After the Commune took power, the bourgeois government and a large part of the bourgeoisie fled to Versailles. The government threatened the civil servants in the administration with dismissal if they stayed in Paris. So 3/4 of the administrative apparatus, about 75.000 civil servants, also left the city. They took their official stamps and seals, files and coffers with them. The city of Paris with its remaining 1.6 million people was paralysed.
The Commune had to ensure vital public services such as health, food, education, security, fire brigade, etc. as quickly as possible. To do this, it set up nine commissions to appoint the new heads of the administration. It could not fulfil the ideal, the election of the leaders by the workers, due to the time pressure. But there were many social improvements. The maximum salary for civil servants was set at 6.000 francs a year. This was equivalent to a skilled worker’s salary and was less than a tenth of the salary of the administrative leaders who fled. A minimum wage and approaches to self-management such as workers’ councils were introduced. The salaries of men and women were equalised, privileges and accumulation of offices abolished.
The bookbinder Varlin became responsible for finances, the engraver Theiz was in charge of the postal service and the bronze worker Camélinat moved to head the mint. Theiz got the postal service up and running again within 48 hours and the mint was even able to improve its working methods.
Educational reform was to provide vocational, secular and free education for girls and boys, including arts and culture, as well as school canteen and distribution of shoes and warm clothes. Camille Treilhard began to reorganise the health service – away from church charity towards welfare state entitlement.

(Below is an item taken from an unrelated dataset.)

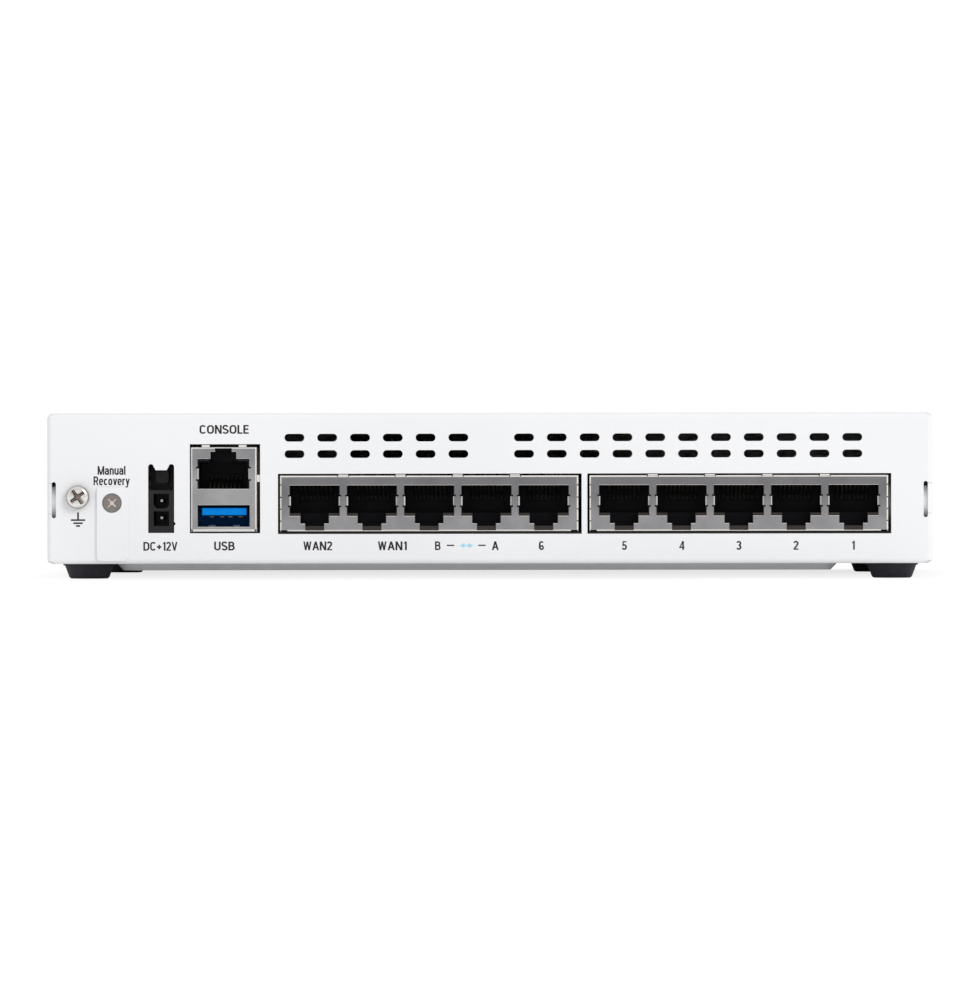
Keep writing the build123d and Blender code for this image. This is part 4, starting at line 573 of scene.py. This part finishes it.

He could not finish his work. On the 24th of May he was arrested and murdered by government troops. The few weeks of the Commune showed: workers and the bureaucratic proletariat were able to keep public life going themselves.
Commissions („ministries“) of the Paris Commune
Marie: Laurent! I know something: Louise Michel is a teacher. Maybe she’ll be a teacher in one of those schools again after we won.
Laurent: Really? A teacher, that wears the uniform of a guardsman? Great!